>>
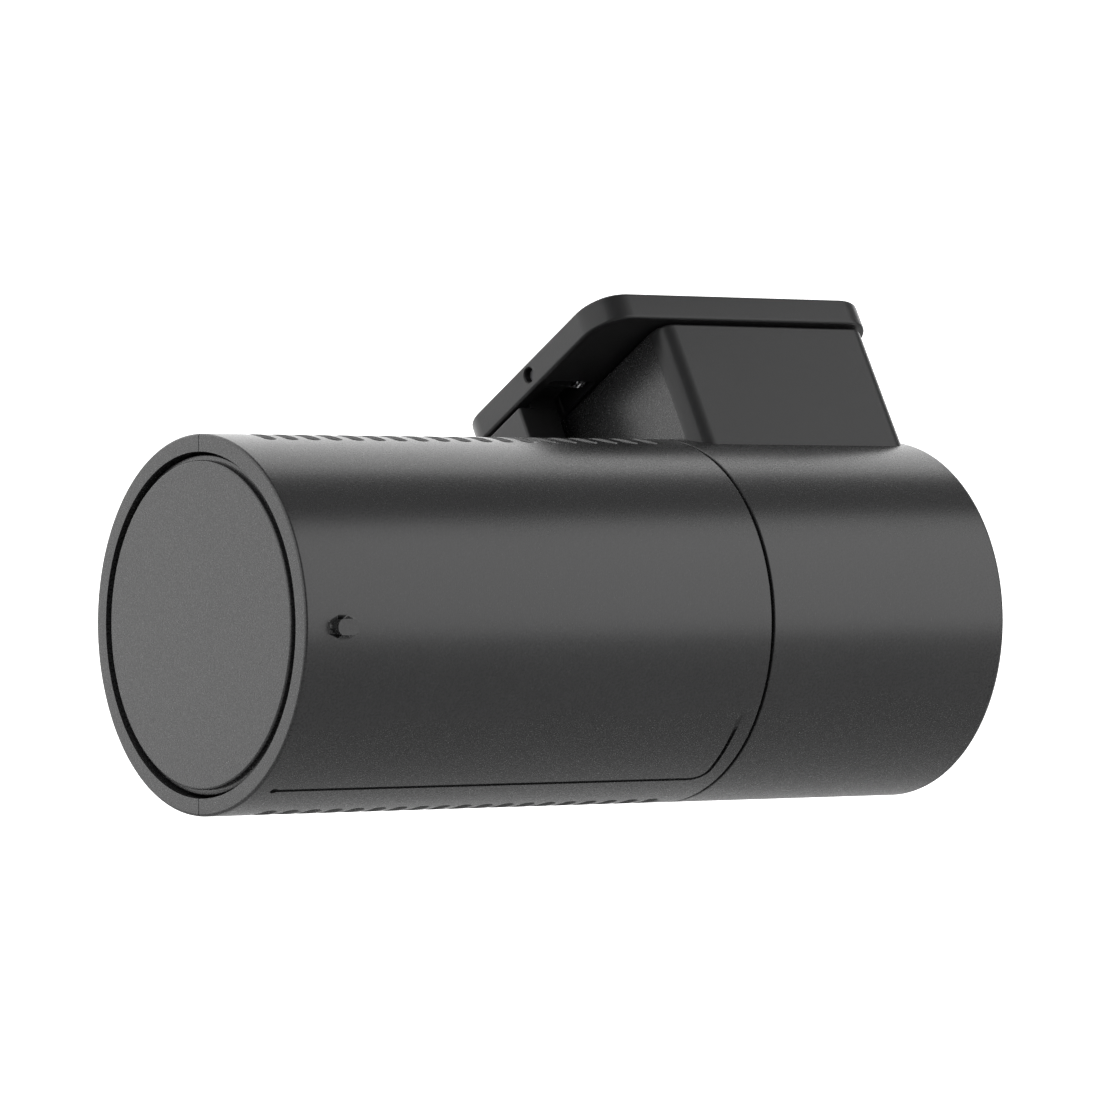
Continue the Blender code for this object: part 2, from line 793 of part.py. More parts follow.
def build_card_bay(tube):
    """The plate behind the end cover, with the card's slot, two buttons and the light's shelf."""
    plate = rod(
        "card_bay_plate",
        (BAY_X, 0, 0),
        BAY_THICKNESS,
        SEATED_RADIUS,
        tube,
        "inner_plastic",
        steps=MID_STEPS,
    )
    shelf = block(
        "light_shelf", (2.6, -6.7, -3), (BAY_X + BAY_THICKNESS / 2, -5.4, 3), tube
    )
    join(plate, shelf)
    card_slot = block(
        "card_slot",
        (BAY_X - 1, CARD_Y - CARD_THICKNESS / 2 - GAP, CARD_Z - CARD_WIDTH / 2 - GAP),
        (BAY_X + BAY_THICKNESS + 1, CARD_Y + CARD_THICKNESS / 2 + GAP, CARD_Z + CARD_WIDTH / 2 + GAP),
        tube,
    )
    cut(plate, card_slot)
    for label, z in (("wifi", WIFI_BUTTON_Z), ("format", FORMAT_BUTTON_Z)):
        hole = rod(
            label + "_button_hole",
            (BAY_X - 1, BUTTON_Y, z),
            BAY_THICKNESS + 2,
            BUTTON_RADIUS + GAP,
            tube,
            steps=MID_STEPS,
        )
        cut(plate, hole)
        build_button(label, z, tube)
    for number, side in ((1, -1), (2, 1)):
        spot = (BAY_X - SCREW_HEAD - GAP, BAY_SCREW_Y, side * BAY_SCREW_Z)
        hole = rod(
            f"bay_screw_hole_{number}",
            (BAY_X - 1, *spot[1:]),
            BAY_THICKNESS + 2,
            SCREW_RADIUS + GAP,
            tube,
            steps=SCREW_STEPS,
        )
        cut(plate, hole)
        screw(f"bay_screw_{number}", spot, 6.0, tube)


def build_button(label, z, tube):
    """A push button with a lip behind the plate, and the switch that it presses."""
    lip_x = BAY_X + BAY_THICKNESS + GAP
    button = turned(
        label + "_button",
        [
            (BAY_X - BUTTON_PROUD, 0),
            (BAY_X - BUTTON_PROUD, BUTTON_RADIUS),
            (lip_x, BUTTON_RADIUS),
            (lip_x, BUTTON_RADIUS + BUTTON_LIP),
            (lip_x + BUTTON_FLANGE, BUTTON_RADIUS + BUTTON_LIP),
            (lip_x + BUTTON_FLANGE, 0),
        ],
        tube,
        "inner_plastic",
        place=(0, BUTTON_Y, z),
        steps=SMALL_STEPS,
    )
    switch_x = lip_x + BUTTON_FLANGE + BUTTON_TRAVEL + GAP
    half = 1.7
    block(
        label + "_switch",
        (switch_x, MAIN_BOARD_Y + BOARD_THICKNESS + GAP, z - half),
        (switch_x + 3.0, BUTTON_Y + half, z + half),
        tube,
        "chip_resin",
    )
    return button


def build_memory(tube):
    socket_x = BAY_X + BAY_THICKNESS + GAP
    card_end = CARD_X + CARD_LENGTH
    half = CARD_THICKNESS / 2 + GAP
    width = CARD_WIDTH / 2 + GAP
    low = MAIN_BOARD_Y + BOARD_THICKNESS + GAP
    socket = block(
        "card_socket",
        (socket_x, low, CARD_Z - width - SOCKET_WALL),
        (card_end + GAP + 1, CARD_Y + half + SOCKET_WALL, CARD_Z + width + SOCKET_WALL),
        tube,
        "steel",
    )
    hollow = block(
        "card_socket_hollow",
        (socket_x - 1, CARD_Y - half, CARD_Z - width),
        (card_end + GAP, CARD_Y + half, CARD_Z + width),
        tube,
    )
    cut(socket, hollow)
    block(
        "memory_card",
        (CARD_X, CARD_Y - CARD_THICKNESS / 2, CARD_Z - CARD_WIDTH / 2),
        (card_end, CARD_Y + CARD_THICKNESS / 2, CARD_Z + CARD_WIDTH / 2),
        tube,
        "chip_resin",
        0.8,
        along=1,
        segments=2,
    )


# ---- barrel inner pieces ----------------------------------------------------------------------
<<
Aim ▸
Reproduce each line of the material above precisely.

Output of the task ▸
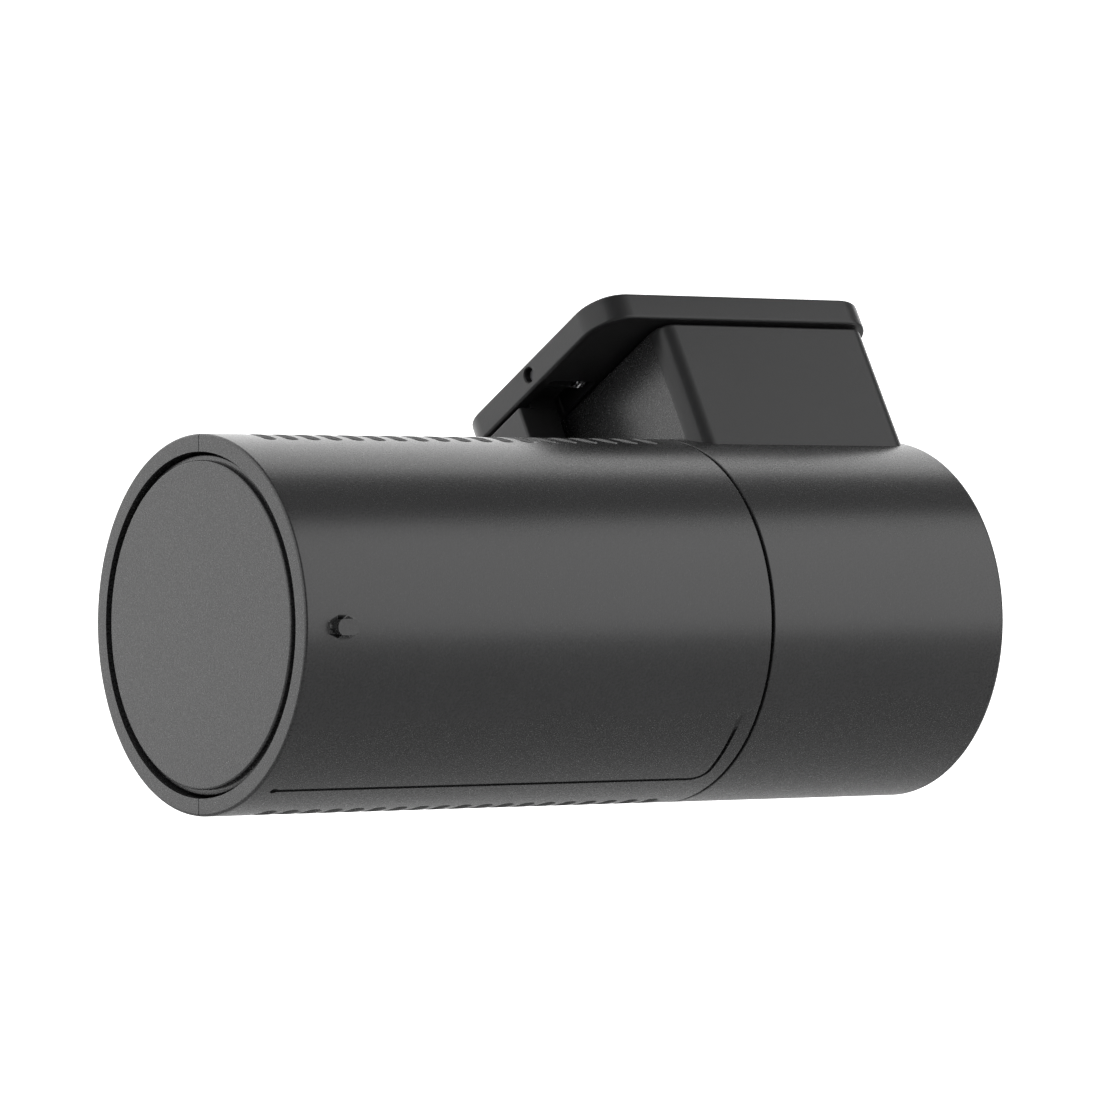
Continue the Blender code for this object: part 2, from line 793 of part.py. More parts follow.
def build_card_bay(tube):
    """The plate behind the end cover, with the card's slot, two buttons and the light's shelf."""
    plate = rod(
        "card_bay_plate",
        (BAY_X, 0, 0),
        BAY_THICKNESS,
        SEATED_RADIUS,
        tube,
        "inner_plastic",
        steps=MID_STEPS,
    )
    shelf = block(
        "light_shelf", (2.6, -6.7, -3), (BAY_X + BAY_THICKNESS / 2, -5.4, 3), tube
    )
    join(plate, shelf)
    card_slot = block(
        "card_slot",
        (BAY_X - 1, CARD_Y - CARD_THICKNESS / 2 - GAP, CARD_Z - CARD_WIDTH / 2 - GAP),
        (BAY_X + BAY_THICKNESS + 1, CARD_Y + CARD_THICKNESS / 2 + GAP, CARD_Z + CARD_WIDTH / 2 + GAP),
        tube,
    )
    cut(plate, card_slot)
    for label, z in (("wifi", WIFI_BUTTON_Z), ("format", FORMAT_BUTTON_Z)):
        hole = rod(
            label + "_button_hole",
            (BAY_X - 1, BUTTON_Y, z),
            BAY_THICKNESS + 2,
            BUTTON_RADIUS + GAP,
            tube,
            steps=MID_STEPS,
        )
        cut(plate, hole)
        build_button(label, z, tube)
    for number, side in ((1, -1), (2, 1)):
        spot = (BAY_X - SCREW_HEAD - GAP, BAY_SCREW_Y, side * BAY_SCREW_Z)
        hole = rod(
            f"bay_screw_hole_{number}",
            (BAY_X - 1, *spot[1:]),
            BAY_THICKNESS + 2,
            SCREW_RADIUS + GAP,
            tube,
            steps=SCREW_STEPS,
        )
        cut(plate, hole)
        screw(f"bay_screw_{number}", spot, 6.0, tube)


def build_button(label, z, tube):
    """A push button with a lip behind the plate, and the switch that it presses."""
    lip_x = BAY_X + BAY_THICKNESS + GAP
    button = turned(
        label + "_button",
        [
            (BAY_X - BUTTON_PROUD, 0),
            (BAY_X - BUTTON_PROUD, BUTTON_RADIUS),
            (lip_x, BUTTON_RADIUS),
            (lip_x, BUTTON_RADIUS + BUTTON_LIP),
            (lip_x + BUTTON_FLANGE, BUTTON_RADIUS + BUTTON_LIP),
            (lip_x + BUTTON_FLANGE, 0),
        ],
        tube,
        "inner_plastic",
        place=(0, BUTTON_Y, z),
        steps=SMALL_STEPS,
    )
    switch_x = lip_x + BUTTON_FLANGE + BUTTON_TRAVEL + GAP
    half = 1.7
    block(
        label + "_switch",
        (switch_x, MAIN_BOARD_Y + BOARD_THICKNESS + GAP, z - half),
        (switch_x + 3.0, BUTTON_Y + half, z + half),
        tube,
        "chip_resin",
    )
    return button


def build_memory(tube):
    socket_x = BAY_X + BAY_THICKNESS + GAP
    card_end = CARD_X + CARD_LENGTH
    half = CARD_THICKNESS / 2 + GAP
    width = CARD_WIDTH / 2 + GAP
    low = MAIN_BOARD_Y + BOARD_THICKNESS + GAP
    socket = block(
        "card_socket",
        (socket_x, low, CARD_Z - width - SOCKET_WALL),
        (card_end + GAP + 1, CARD_Y + half + SOCKET_WALL, CARD_Z + width + SOCKET_WALL),
        tube,
        "steel",
    )
    hollow = block(
        "card_socket_hollow",
        (socket_x - 1, CARD_Y - half, CARD_Z - width),
        (card_end + GAP, CARD_Y + half, CARD_Z + width),
        tube,
    )
    cut(socket, hollow)
    block(
        "memory_card",
        (CARD_X, CARD_Y - CARD_THICKNESS / 2, CARD_Z - CARD_WIDTH / 2),
        (card_end, CARD_Y + CARD_THICKNESS / 2, CARD_Z + CARD_WIDTH / 2),
        tube,
        "chip_resin",
        0.8,
        along=1,
        segments=2,
    )


# ---- barrel inner pieces ----------------------------------------------------------------------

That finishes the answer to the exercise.